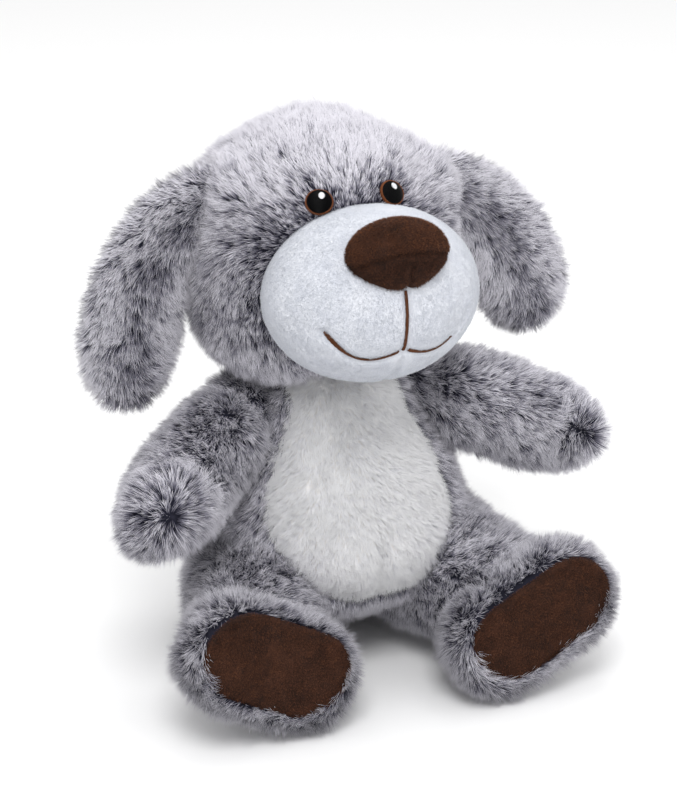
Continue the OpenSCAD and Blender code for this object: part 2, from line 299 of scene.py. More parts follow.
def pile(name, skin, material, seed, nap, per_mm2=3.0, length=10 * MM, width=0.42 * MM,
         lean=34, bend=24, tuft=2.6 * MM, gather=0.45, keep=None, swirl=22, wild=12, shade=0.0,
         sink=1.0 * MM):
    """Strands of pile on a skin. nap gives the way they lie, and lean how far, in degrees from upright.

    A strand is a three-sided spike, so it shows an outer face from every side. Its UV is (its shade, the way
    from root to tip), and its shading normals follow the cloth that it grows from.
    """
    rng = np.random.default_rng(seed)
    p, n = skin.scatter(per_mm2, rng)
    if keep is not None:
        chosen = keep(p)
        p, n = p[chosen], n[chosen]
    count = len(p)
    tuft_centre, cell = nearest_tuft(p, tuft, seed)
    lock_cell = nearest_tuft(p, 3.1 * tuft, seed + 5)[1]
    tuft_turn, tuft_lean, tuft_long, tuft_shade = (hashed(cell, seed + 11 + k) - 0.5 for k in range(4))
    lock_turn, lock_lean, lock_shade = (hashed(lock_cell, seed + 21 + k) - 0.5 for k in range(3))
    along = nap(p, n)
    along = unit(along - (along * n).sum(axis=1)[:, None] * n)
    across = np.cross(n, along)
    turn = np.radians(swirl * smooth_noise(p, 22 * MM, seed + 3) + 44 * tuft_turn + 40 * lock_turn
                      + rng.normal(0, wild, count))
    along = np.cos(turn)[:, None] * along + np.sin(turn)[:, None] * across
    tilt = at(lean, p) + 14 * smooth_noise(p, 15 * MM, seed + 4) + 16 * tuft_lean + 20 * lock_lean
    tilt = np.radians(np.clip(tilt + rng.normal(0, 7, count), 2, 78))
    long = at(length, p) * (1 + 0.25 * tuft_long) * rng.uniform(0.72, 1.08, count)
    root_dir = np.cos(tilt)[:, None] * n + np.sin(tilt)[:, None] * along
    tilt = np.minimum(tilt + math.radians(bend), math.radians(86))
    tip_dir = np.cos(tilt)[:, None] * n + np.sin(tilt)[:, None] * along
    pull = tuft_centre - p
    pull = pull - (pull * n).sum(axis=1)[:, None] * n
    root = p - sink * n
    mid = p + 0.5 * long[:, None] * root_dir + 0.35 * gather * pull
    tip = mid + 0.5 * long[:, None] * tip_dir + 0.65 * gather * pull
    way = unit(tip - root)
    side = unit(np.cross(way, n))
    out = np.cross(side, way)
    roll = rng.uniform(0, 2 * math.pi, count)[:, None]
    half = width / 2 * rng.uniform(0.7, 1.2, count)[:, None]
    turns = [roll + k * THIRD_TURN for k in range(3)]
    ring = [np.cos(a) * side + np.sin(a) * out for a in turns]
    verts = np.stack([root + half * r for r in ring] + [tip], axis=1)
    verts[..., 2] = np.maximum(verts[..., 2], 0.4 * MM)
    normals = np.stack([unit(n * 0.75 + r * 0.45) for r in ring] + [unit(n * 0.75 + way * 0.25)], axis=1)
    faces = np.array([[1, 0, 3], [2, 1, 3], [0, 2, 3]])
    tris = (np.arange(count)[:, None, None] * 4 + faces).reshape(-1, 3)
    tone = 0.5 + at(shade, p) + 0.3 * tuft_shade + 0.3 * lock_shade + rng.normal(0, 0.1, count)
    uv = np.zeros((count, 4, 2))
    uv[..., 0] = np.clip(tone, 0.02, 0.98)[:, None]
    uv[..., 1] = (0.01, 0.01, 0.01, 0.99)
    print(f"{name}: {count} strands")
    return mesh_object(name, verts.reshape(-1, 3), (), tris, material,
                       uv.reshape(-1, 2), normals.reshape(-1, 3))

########

## TO DO
Recopy all the lines exactly as they appear.

## IN RESPONSE
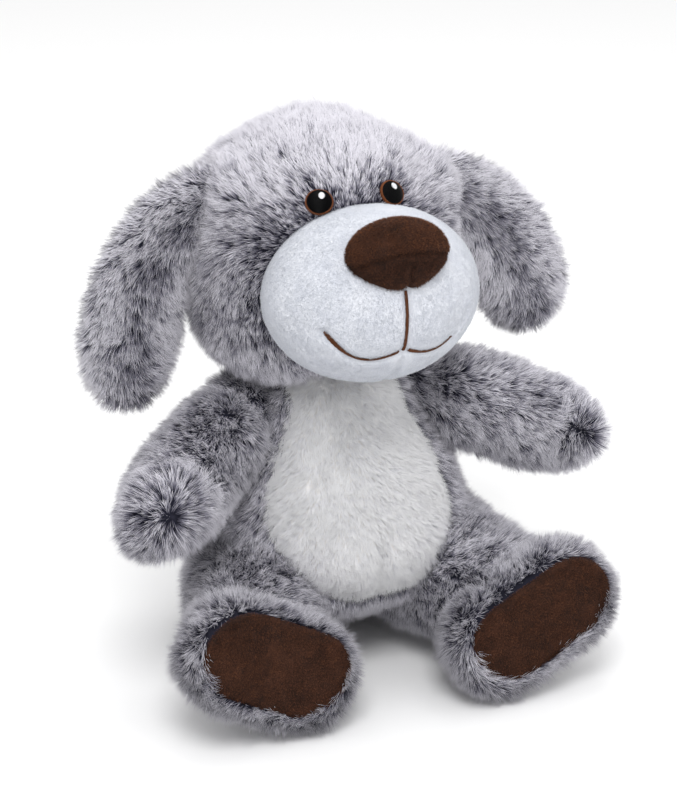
Continue the OpenSCAD and Blender code for this object: part 2, from line 299 of scene.py. More parts follow.
def pile(name, skin, material, seed, nap, per_mm2=3.0, length=10 * MM, width=0.42 * MM,
         lean=34, bend=24, tuft=2.6 * MM, gather=0.45, keep=None, swirl=22, wild=12, shade=0.0,
         sink=1.0 * MM):
    """Strands of pile on a skin. nap gives the way they lie, and lean how far, in degrees from upright.

    A strand is a three-sided spike, so it shows an outer face from every side. Its UV is (its shade, the way
    from root to tip), and its shading normals follow the cloth that it grows from.
    """
    rng = np.random.default_rng(seed)
    p, n = skin.scatter(per_mm2, rng)
    if keep is not None:
        chosen = keep(p)
        p, n = p[chosen], n[chosen]
    count = len(p)
    tuft_centre, cell = nearest_tuft(p, tuft, seed)
    lock_cell = nearest_tuft(p, 3.1 * tuft, seed + 5)[1]
    tuft_turn, tuft_lean, tuft_long, tuft_shade = (hashed(cell, seed + 11 + k) - 0.5 for k in range(4))
    lock_turn, lock_lean, lock_shade = (hashed(lock_cell, seed + 21 + k) - 0.5 for k in range(3))
    along = nap(p, n)
    along = unit(along - (along * n).sum(axis=1)[:, None] * n)
    across = np.cross(n, along)
    turn = np.radians(swirl * smooth_noise(p, 22 * MM, seed + 3) + 44 * tuft_turn + 40 * lock_turn
                      + rng.normal(0, wild, count))
    along = np.cos(turn)[:, None] * along + np.sin(turn)[:, None] * across
    tilt = at(lean, p) + 14 * smooth_noise(p, 15 * MM, seed + 4) + 16 * tuft_lean + 20 * lock_lean
    tilt = np.radians(np.clip(tilt + rng.normal(0, 7, count), 2, 78))
    long = at(length, p) * (1 + 0.25 * tuft_long) * rng.uniform(0.72, 1.08, count)
    root_dir = np.cos(tilt)[:, None] * n + np.sin(tilt)[:, None] * along
    tilt = np.minimum(tilt + math.radians(bend), math.radians(86))
    tip_dir = np.cos(tilt)[:, None] * n + np.sin(tilt)[:, None] * along
    pull = tuft_centre - p
    pull = pull - (pull * n).sum(axis=1)[:, None] * n
    root = p - sink * n
    mid = p + 0.5 * long[:, None] * root_dir + 0.35 * gather * pull
    tip = mid + 0.5 * long[:, None] * tip_dir + 0.65 * gather * pull
    way = unit(tip - root)
    side = unit(np.cross(way, n))
    out = np.cross(side, way)
    roll = rng.uniform(0, 2 * math.pi, count)[:, None]
    half = width / 2 * rng.uniform(0.7, 1.2, count)[:, None]
    turns = [roll + k * THIRD_TURN for k in range(3)]
    ring = [np.cos(a) * side + np.sin(a) * out for a in turns]
    verts = np.stack([root + half * r for r in ring] + [tip], axis=1)
    verts[..., 2] = np.maximum(verts[..., 2], 0.4 * MM)
    normals = np.stack([unit(n * 0.75 + r * 0.45) for r in ring] + [unit(n * 0.75 + way * 0.25)], axis=1)
    faces = np.array([[1, 0, 3], [2, 1, 3], [0, 2, 3]])
    tris = (np.arange(count)[:, None, None] * 4 + faces).reshape(-1, 3)
    tone = 0.5 + at(shade, p) + 0.3 * tuft_shade + 0.3 * lock_shade + rng.normal(0, 0.1, count)
    uv = np.zeros((count, 4, 2))
    uv[..., 0] = np.clip(tone, 0.02, 0.98)[:, None]
    uv[..., 1] = (0.01, 0.01, 0.01, 0.99)
    print(f"{name}: {count} strands")
    return mesh_object(name, verts.reshape(-1, 3), (), tris, material,
                       uv.reshape(-1, 2), normals.reshape(-1, 3))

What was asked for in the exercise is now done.